Wrong. Here’s the problem: The people who eat at your restaurant aren’t a random sample of people. They are specifically the kind of people who eat at all-you-can-eat restaurants.

Someone who eats very little probably won’t want to go to your restaurant very much, because they’ll have to pay a high price for very little food. But someone with a big appetite will go to your restaurant frequently, because they get to eat a large amount of food for that same price.

This means that, on average, your customers will end up eating more than what an average restaurant customer eats. You’ll have to raise the price accordingly—which will make the effect even stronger.

This can end in one of two ways: Either an equilibrium is reached where the price is pretty high and most of the customers have big appetites, or no equilibrium is reached, and the restaurant either goes bankrupt or gets rid of its all-you-can-eat policy.

But there’s basically no way to get the outcome that seems the best, which is a low price and a wide variety of people attending the restaurant. Those who eat very little just won’t show up.

That’s adverse selection. Because there’s no way to charge people who eat more a higher price (other than, you know, not being all-you-can-eat), people will self-select by choosing whether or not to attend, and the people who show up at your restaurant will be the ones with big appetites.

The same thing happens with insurance. Say we’re trying to price health insurance; we don’t just need to know the average medical expenses of our population, even if we know a lot of specific demographic information. People who are very healthy may choose not to buy insurance, leaving us with only the less-healthy people buying our insurance—which will force us to raise the price of our insurance.

Once again, you’re not getting a random sample; you’re getting a sample of the kind of people who buy health insurance.

Obamacare was specifically designed to prevent this, by imposing a small fine on people who choose not to buy health insurance. The goal was to get more healthy people buying insurance, in order to bring the cost down. It worked, at least for awhile—but now that individual mandate has been nullified, so adverse selection will once again rear its ugly head. Had our policymakers better understood this concept, they might not have removed the individual mandate.

Another option might occur to you, analogous to the restaurant: What if we just didn’t offer insurance, and made people pay for all their own healthcare? This would be like the restaurant ending its all-you-can-eat policy and charging for each new serving. Most restaurants do that, so maybe it’s the better option in general?

There are two problems here, one ethical, one economic.

The ethical problem is that people don’t deserve to be sick or injured. They didn’t choose those things. So it isn’t fair to let them suffer or bear all the costs of getting better. As a society, we should share in those costs. We should help people in need. (If you don’t already believe this, I don’t know how to convince you of it. But hopefully most people do already believe this.)

The economic problem is that some healthcare is rarely needed, but very expensive. That’s exactly the sort of situation where insurance makes sense, to spread the cost around. If everyone had to pay for their own care with no insurance at all, then most people who get severe illnesses simply wouldn’t be able to afford it. They’d go massively into debt, go bankrupt—people already do, even with insurance!—and still not even get much of the care they need. It wouldn’t matter that we have good treatments for a lot of cancers now; they are all very expensive, so most people with cancer would be unable to pay for them, and they’d just die anyway.

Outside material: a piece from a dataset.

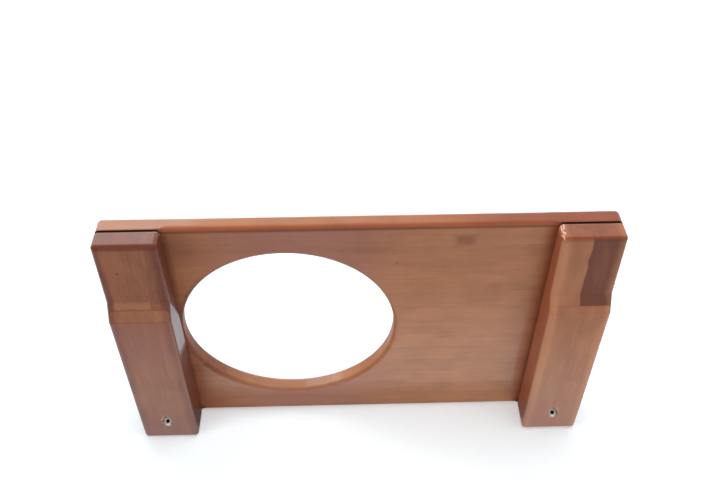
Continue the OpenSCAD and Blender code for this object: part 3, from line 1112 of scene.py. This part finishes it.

In fact, the net effect of such a policy would probably be to make us all poorer, because a lot of illness and disability would go untreated, making our workforce less productive. Even if you are very healthy and never need health insurance, it may still be in your own self-interest to support a policy of widespread health insurance, so that sick people get treated and can go back to work.

A world without all-you-can-eat restaurants wouldn’t be so bad. But a world without health insurance would be one in which millions of people suffer needlessly because they can’t afford healthcare.